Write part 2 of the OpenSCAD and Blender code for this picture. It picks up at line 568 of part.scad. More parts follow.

··········

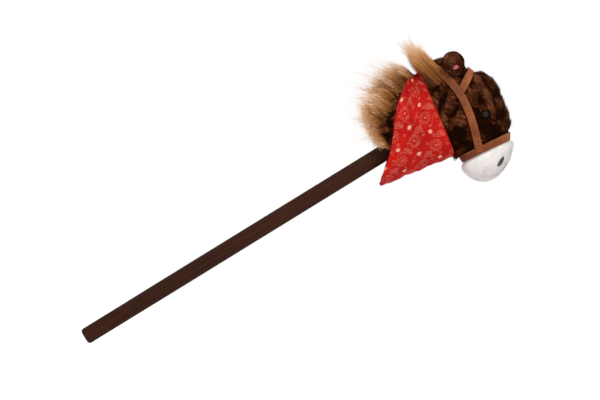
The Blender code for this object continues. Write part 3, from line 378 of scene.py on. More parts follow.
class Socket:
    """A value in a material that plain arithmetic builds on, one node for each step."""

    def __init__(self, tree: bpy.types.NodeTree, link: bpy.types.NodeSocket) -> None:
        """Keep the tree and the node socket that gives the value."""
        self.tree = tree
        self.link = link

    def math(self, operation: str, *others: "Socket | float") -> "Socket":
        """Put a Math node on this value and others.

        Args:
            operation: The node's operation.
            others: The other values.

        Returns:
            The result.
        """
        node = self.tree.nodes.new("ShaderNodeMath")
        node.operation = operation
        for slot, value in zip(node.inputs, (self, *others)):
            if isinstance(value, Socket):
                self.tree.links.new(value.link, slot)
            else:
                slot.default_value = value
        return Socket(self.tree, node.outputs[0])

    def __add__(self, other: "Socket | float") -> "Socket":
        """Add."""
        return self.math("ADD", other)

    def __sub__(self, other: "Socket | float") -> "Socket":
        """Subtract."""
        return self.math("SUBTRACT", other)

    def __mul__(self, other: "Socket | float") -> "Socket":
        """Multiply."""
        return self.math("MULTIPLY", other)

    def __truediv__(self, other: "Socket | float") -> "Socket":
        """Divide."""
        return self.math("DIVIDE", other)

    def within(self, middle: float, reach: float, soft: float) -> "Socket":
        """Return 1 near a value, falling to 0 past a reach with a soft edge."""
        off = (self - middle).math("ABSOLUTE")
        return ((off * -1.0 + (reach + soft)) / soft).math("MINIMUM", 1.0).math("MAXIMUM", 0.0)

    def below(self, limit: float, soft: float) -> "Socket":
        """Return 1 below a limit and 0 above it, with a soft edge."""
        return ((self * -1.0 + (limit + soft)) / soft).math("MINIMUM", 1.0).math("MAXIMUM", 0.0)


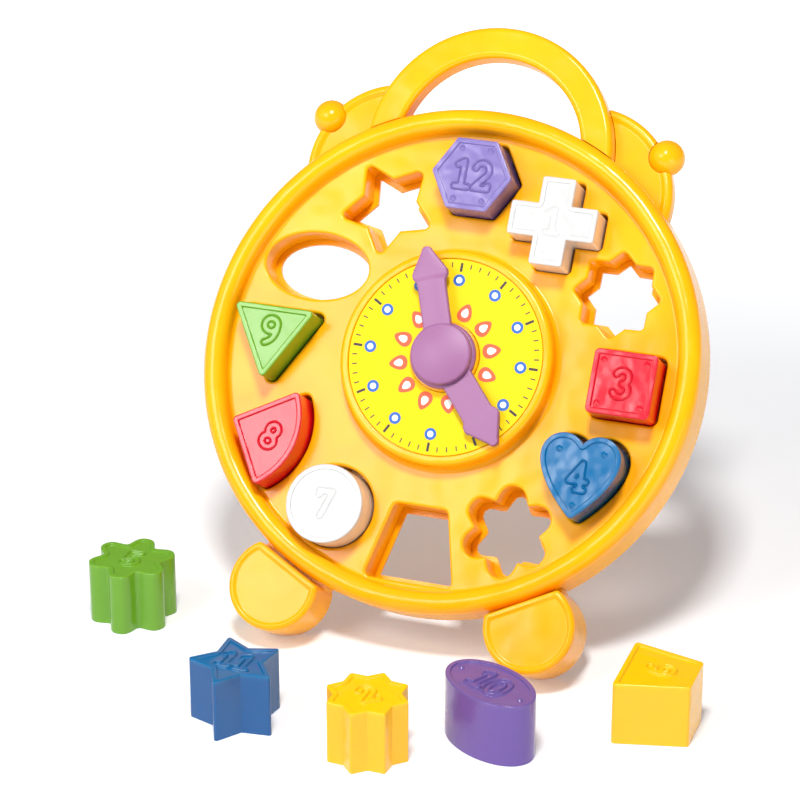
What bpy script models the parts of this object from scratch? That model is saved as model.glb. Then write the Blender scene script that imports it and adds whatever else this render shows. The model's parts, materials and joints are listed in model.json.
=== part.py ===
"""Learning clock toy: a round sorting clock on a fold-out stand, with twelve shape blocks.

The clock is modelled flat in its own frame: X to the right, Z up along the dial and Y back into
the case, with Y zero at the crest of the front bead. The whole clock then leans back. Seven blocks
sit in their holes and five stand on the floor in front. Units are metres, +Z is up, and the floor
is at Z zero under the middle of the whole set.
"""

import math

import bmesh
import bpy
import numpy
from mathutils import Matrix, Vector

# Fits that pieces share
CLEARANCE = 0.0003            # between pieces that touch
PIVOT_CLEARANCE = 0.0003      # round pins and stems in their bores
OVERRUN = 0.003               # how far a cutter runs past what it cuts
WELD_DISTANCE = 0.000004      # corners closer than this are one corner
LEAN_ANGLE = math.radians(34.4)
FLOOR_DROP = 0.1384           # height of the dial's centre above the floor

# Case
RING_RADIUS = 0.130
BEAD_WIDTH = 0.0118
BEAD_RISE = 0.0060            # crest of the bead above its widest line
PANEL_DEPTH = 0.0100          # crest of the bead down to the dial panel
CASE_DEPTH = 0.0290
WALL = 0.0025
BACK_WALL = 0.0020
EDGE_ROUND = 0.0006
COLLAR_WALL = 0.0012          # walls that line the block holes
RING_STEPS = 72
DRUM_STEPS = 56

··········

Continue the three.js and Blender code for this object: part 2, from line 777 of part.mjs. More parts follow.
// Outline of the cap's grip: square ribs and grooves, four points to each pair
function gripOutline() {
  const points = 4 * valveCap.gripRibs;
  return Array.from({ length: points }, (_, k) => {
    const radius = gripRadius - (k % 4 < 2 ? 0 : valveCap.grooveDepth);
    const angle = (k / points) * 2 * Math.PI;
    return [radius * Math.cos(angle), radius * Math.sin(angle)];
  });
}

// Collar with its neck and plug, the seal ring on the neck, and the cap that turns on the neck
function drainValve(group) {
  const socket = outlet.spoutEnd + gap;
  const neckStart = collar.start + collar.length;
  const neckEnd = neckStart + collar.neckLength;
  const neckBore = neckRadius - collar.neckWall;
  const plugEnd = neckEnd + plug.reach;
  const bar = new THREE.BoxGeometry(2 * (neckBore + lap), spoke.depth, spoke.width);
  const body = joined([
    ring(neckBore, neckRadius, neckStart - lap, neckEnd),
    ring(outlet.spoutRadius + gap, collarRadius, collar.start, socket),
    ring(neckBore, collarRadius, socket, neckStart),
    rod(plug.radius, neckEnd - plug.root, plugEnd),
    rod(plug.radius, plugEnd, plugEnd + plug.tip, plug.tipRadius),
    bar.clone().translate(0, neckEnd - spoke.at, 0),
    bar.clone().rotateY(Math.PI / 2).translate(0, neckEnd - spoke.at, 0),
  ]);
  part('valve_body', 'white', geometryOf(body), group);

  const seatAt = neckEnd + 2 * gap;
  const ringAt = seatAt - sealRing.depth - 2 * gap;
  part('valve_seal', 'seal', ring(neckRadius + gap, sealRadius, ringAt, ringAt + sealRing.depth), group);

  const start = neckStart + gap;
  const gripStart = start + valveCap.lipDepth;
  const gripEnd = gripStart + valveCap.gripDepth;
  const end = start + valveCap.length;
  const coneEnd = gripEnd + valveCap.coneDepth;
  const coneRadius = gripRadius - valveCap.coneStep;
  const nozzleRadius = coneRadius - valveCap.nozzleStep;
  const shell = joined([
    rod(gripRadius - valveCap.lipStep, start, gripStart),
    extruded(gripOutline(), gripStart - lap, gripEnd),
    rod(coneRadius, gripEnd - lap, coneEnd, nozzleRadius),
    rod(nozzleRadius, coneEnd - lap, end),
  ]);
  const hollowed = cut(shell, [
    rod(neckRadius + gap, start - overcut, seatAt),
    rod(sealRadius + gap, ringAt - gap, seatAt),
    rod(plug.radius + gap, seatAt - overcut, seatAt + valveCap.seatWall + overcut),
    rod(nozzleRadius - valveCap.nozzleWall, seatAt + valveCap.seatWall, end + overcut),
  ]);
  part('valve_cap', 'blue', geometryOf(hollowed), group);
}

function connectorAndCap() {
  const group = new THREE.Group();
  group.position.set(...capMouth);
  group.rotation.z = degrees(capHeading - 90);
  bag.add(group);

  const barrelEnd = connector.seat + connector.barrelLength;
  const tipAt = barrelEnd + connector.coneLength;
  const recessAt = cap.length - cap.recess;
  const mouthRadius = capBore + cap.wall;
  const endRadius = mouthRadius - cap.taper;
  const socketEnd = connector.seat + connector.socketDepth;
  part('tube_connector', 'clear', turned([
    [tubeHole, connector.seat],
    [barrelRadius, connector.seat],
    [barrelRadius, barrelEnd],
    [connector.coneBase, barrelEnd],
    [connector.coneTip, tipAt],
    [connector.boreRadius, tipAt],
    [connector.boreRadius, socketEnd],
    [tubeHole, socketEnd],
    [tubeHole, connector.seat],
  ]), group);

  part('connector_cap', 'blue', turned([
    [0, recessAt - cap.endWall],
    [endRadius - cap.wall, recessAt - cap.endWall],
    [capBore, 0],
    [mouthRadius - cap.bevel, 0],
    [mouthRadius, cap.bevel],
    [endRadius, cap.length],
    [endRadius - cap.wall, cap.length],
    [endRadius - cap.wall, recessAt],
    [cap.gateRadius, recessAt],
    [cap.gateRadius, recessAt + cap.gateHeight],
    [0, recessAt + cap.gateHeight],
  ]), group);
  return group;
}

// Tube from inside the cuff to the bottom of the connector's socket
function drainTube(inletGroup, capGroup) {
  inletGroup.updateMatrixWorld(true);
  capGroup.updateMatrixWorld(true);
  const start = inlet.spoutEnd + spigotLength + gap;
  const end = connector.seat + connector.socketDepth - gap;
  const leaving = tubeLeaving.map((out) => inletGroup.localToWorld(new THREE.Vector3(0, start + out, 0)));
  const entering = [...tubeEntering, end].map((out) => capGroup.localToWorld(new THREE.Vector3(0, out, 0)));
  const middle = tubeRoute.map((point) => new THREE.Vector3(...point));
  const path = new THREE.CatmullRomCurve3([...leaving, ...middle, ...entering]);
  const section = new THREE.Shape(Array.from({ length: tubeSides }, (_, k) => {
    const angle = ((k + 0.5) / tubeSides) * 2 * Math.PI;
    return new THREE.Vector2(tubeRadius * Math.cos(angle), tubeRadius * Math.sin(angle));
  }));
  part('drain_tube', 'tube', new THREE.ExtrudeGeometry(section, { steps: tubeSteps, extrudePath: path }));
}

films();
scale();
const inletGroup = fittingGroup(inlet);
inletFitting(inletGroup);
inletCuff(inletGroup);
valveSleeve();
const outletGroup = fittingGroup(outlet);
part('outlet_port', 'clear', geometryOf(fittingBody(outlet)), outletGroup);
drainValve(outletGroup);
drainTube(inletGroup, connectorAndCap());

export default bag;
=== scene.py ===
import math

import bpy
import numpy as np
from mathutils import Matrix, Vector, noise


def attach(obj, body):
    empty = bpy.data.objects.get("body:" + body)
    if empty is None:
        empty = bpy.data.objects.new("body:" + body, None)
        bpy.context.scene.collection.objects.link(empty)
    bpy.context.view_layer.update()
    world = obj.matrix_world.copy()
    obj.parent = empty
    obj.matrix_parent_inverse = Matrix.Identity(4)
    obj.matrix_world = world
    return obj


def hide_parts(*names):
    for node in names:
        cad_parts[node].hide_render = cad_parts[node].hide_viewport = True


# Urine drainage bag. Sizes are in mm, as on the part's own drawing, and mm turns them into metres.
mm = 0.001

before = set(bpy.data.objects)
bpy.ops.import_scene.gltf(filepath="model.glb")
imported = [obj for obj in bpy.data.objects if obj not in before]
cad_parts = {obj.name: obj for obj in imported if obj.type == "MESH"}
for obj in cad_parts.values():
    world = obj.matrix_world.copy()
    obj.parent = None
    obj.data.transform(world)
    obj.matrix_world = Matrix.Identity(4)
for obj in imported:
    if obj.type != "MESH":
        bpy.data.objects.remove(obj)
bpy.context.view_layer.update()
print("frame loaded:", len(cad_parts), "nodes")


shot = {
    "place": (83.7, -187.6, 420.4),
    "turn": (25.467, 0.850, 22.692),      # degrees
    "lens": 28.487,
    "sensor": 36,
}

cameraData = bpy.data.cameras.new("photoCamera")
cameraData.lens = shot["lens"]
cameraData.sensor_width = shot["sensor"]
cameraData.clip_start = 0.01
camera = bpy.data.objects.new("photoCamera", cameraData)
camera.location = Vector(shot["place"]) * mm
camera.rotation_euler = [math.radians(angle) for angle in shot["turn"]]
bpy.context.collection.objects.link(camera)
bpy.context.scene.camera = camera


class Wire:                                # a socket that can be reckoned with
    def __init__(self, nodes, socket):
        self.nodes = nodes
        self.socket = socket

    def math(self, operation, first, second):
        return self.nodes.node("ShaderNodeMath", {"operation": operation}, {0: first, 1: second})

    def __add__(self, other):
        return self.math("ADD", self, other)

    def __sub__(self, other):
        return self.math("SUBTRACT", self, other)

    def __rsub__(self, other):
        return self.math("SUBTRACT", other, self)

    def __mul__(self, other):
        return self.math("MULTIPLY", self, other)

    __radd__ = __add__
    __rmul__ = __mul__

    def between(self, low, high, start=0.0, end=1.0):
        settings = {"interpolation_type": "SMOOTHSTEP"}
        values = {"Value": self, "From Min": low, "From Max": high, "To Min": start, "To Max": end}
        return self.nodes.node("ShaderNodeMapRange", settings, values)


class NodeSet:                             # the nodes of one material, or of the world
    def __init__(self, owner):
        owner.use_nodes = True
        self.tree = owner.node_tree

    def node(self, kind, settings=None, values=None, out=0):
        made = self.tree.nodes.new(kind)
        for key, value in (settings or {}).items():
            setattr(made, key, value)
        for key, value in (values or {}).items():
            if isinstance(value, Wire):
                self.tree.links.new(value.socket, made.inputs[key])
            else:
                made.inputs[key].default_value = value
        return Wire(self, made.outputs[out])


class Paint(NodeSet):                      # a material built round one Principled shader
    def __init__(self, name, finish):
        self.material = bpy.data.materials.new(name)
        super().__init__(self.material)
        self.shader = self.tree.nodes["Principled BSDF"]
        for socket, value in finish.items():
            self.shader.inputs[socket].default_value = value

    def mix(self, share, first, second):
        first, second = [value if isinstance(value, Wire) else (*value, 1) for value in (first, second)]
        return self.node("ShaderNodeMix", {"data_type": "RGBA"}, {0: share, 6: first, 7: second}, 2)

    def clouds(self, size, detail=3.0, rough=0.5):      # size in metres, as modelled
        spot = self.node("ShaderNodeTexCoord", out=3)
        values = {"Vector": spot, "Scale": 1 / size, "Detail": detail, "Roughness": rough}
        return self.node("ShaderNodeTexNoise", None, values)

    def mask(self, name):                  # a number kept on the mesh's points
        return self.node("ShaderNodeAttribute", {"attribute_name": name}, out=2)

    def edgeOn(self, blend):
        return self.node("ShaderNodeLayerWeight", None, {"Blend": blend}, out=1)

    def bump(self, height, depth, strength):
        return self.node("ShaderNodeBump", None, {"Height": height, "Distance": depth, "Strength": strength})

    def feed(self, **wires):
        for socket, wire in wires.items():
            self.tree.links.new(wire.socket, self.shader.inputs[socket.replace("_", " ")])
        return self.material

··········

* Requirements *
Above are records; repeat only the lines starting at the line with "before = set(bpy.data.objects)" and ending at the line with "bpy.data.objects.remove(obj)", exactly as they appear, both included.

* The response *
before = set(bpy.data.objects)
bpy.ops.import_scene.gltf(filepath="model.glb")
imported = [obj for obj in bpy.data.objects if obj not in before]
cad_parts = {obj.name: obj for obj in imported if obj.type == "MESH"}
for obj in cad_parts.values():
    world = obj.matrix_world.copy()
    obj.parent = None
    obj.data.transform(world)
    obj.matrix_world = Matrix.Identity(4)
for obj in imported:
    if obj.type != "MESH":
        bpy.data.objects.remove(obj)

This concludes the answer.